Time Travelers Leave MIT With
"You only need one," he had theorized, "since people in the future can keep going back to it. Heck, maybe it's a crazy idea, but if just one person shows up, it will be the greatest event in history. I guess. Okay, maybe not the greatest - that would have been the invention of the bong. But it's definitely in the top ten."
The Harvard Crimson reported this morning that the party had been a flop, with not a single time traveler attending. Speculation was that the lack of liquid libation was a contributing factor to the failure. "Oh well," said Dorai. "Damn."
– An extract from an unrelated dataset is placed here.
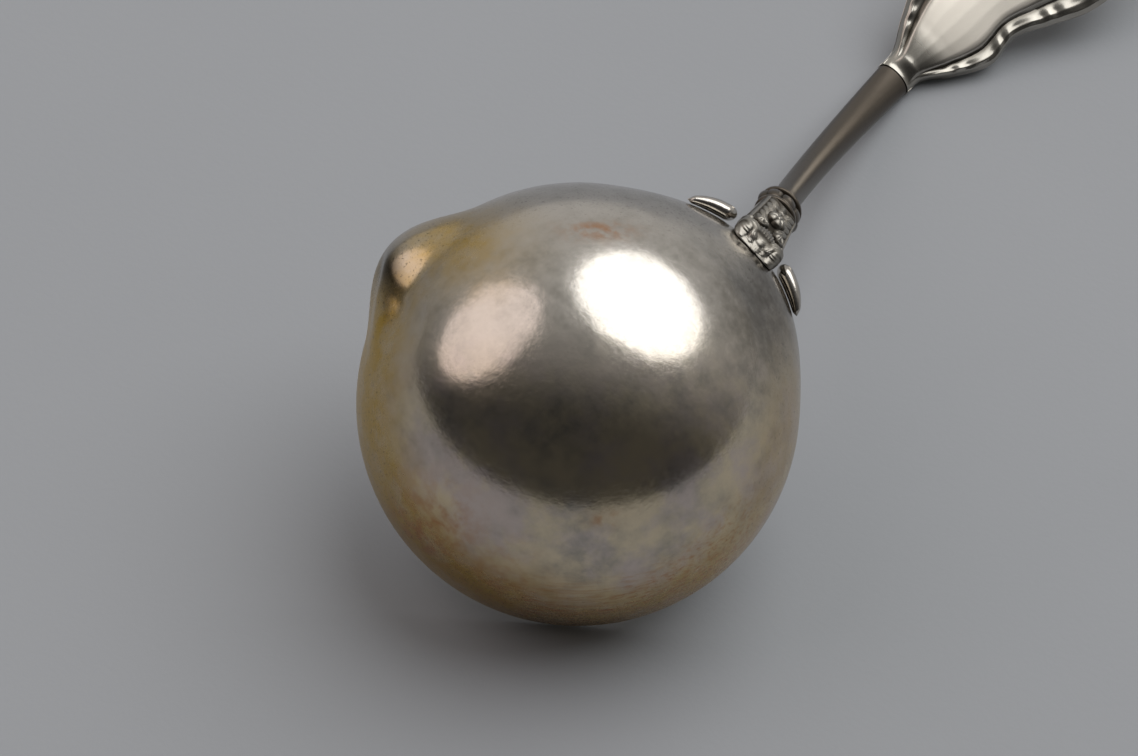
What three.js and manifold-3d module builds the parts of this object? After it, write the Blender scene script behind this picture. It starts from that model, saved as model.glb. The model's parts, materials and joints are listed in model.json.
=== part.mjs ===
// Cream ladle in silver: a raised round bowl with a pouring lip, and a cast and struck handle.
// Millimetres. The ladle is drawn in its own frame first: the middle of the rim is the origin,
// X points to the handle and Z out of the bowl's mouth. It is then laid on the table, mouth down.

import * as THREE from 'three';
import { mergeVertices } from 'three/addons/utils/BufferGeometryUtils.js';
import Module from 'manifold-3d';

const wasm = await Module();
wasm.setup();

// The clearance between two pieces that meet at a soldered joint.
const SEAM = 0.3;

// Bowl
const BOWL_RADIUS = 24;
const BOWL_WALL = 0.65;

// Where the wall is hammered out at the rim: the pouring lip, and the swell that meets the handle.
// The reach at the middle, the angle round the rim, the half width in degrees, and the angles from
// the bowl's pole between which it rises.
const POURING_LIP = { reach: 2.7, turn: -98, halfAngle: 24.5, starts: 57, full: 82 };
const HANDLE_SWELL = { reach: 1.65, turn: 3, halfAngle: 44, starts: 62, full: 90 };

// Handle line: arcs one after the other, each with a length and the slope to the rim plane at its end.
const FOOT_AWAY = 1.25;
const FOOT_DEPTH = 3.5;
const FOOT_SLOPE = 73;
const SHOULDER_RUN = { length: 19.2, slope: 72 };
const STEM_RUN = { length: 45.5, slope: 44 };
const BEND_RUN = { length: 4, slope: 11 };
const BLADE_RUN = { length: 54, slope: 12 };
const HANDLE_RUNS = [SHOULDER_RUN, STEM_RUN, BEND_RUN, BLADE_RUN];

// Shoulder plate, half widths and half thicknesses
const FOOT_HALF_WIDTH = 1.6;
const RIM_HALF_WIDTH = 2.9;
const NECK_HALF_WIDTH = 2.4;
const FOOT_HALF_THICKNESS = 0.6;
const RIM_HALF_THICKNESS = 0.95;
const NECK_HALF_THICKNESS = 1.7;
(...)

That was before janitor Clem Bernstein arrived earlier today to give Morss Hall a good cleaning. He found that it had been "completely trashed. There were beer cans everywhere and pizza boxes thrown haphazardly around, their contents strewn over all the good furniture. The carpet is just ruined. The future can just go to hell for all I care."
"Oh man, I could have sworn I said the 7th," Dorai said in disbelief when confronted with his original invitation. "I'm a real doofus." In spite of his missed opportunity, he does feel that he now has proof of the reality of time travel. "Did you see those beers? Budweiser Silver Stout - dude, that hasn't even been invented yet."
"Aye-yi-yi," stated Dean Wally Marshall, pictured at left. "We seem to have created an untenable conundrum, wherein people of the future will party their way into critical mass, traveling back in time to the convention, over and over, until it's even bigger than Woodstock. It makes my head want to fly off my shoulders."